#### Request:
Quote every line from the top of the listing down to and including the line that contains "const COLLAR_Z = 35.36;".

#### Provided material:
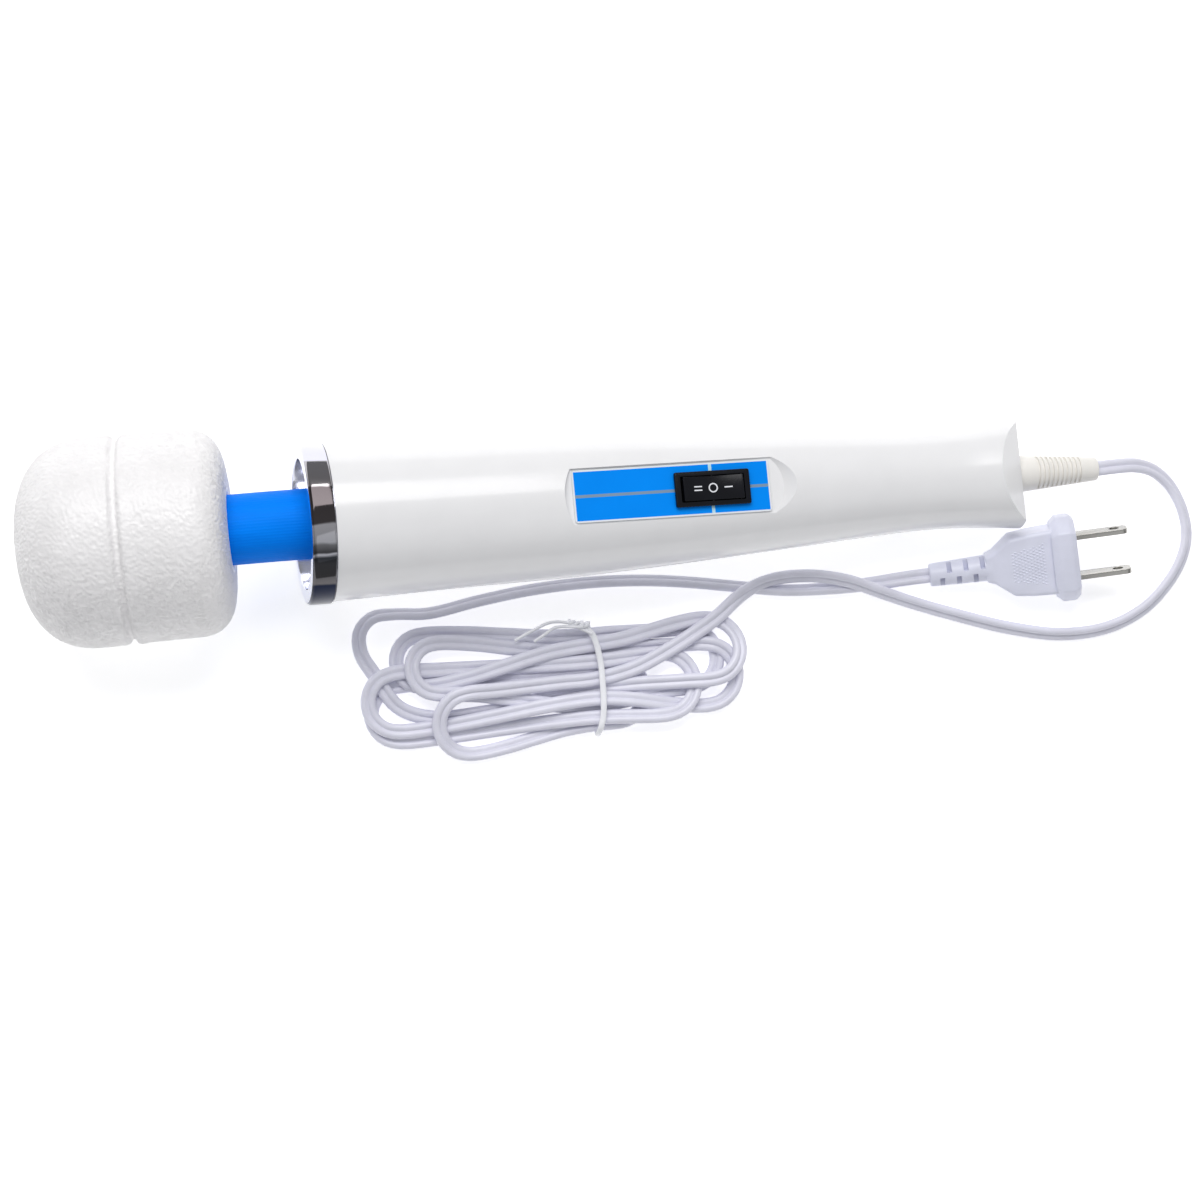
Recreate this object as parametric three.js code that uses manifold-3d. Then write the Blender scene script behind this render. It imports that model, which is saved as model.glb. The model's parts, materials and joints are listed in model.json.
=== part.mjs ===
// Handheld wand massager with its mains cord and plug.
// Millimetres. The wand lies along X on the plane z = 0, head at -X, cord at +X,
// switch panel up. The origin is under the middle of the wand, on that plane.
import * as THREE from 'three';
import { mergeVertices } from 'three/addons/utils/BufferGeometryUtils.js';
import Module from 'manifold-3d';

const wasm = await Module();
wasm.setup();

// ---------------------------------------------------------------- driving sizes

const GAP = 0.3; // between two pieces that touch on the real wand
const ROUND = 32; // sides of the large turned pieces
const SMALL_ROUND = 14; // sides of the small ones

// How the wand lies, and how the whole of it is placed over the origin.
const BODY_TILT = THREE.MathUtils.degToRad(5);
const NECK_BEND = THREE.MathUtils.degToRad(10.4);
const COLLAR_X = -81.6;
const COLLAR_Z = 35.36;

// Handle, measured along its own axis from the front face of the collar.
const BODY_LENGTH = 225;
const CASING_FRONT = 7.5;
const CASING_WALL = 2.2;
const CASING_STATIONS = [
  [CASING_FRONT, 23.8], [46, 22.5], [80, 21.8], [102, 20.8], [123, 19.6],
  [154, 17.5], [185, 15.5], [201, 15.3], [214, 16.1], [BODY_LENGTH, 16.8],
];
const TAIL_BLOCK_START = 213; // the casing is solid behind this, around the cord
const TAIL_LAND = 7; // half height of the flat end between the two bevels
const TAIL_BEVEL_START = 218.5;

// Collar.
const COLLAR_RADIUS = 24.4;
const COLLAR_LENGTH = 7.2;
const COLLAR_MOUTH = 19.6;
const COLLAR_WEB_X = 5.2;
const COLLAR_WEB = 1.6;
const VENT_COUNT = 12;

// Panel pocket: a flat floor a little less steep than the handle's top.
const PANEL_X = 109.9;
const PANEL_HEIGHT = 17.5;
const PANEL_SLOPE = THREE.MathUtils.degToRad(3.3);
const LABEL_LENGTH = 61.3;
const LABEL_WIDTH = 15.8;
const LABEL_THICKNESS = 0.4;
const POCKET_WIDTH = 17;
const POCKET_HEAD_BULGE = 2.6;
const POCKET_TAIL_BULGE = 4.2;
const POCKET_FLOOR = 2; // thickness of the casing under the pocket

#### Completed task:
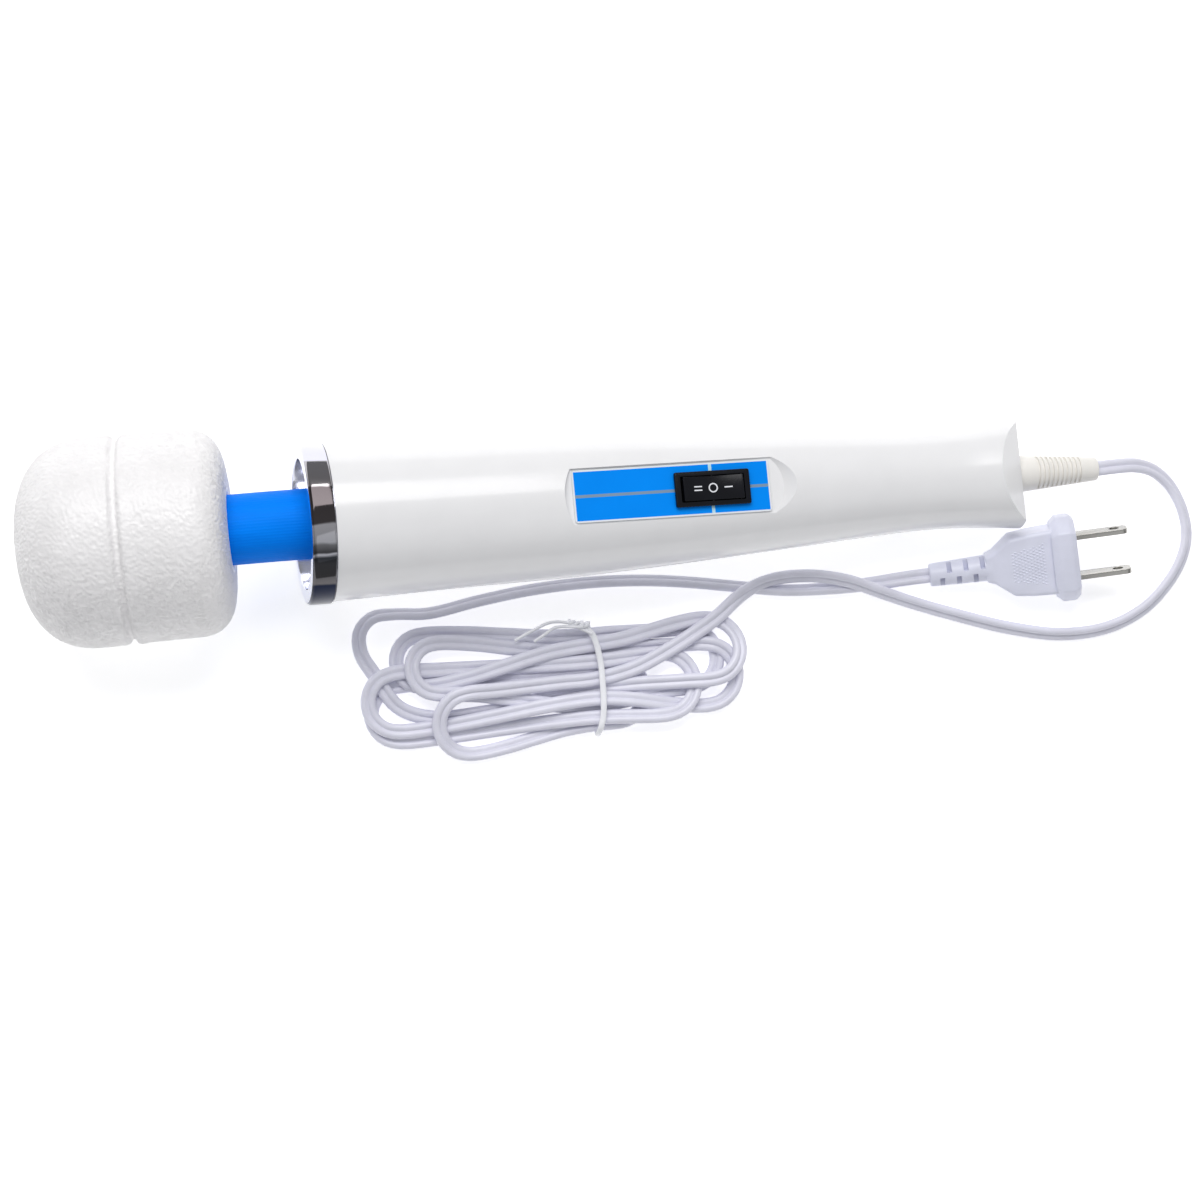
Recreate this object as parametric three.js code that uses manifold-3d. Then write the Blender scene script behind this render. It imports that model, which is saved as model.glb. The model's parts, materials and joints are listed in model.json.
=== part.mjs ===
// Handheld wand massager with its mains cord and plug.
// Millimetres. The wand lies along X on the plane z = 0, head at -X, cord at +X,
// switch panel up. The origin is under the middle of the wand, on that plane.
import * as THREE from 'three';
import { mergeVertices } from 'three/addons/utils/BufferGeometryUtils.js';
import Module from 'manifold-3d';

const wasm = await Module();
wasm.setup();

// ---------------------------------------------------------------- driving sizes

const GAP = 0.3; // between two pieces that touch on the real wand
const ROUND = 32; // sides of the large turned pieces
const SMALL_ROUND = 14; // sides of the small ones

// How the wand lies, and how the whole of it is placed over the origin.
const BODY_TILT = THREE.MathUtils.degToRad(5);
const NECK_BEND = THREE.MathUtils.degToRad(10.4);
const COLLAR_X = -81.6;
const COLLAR_Z = 35.36;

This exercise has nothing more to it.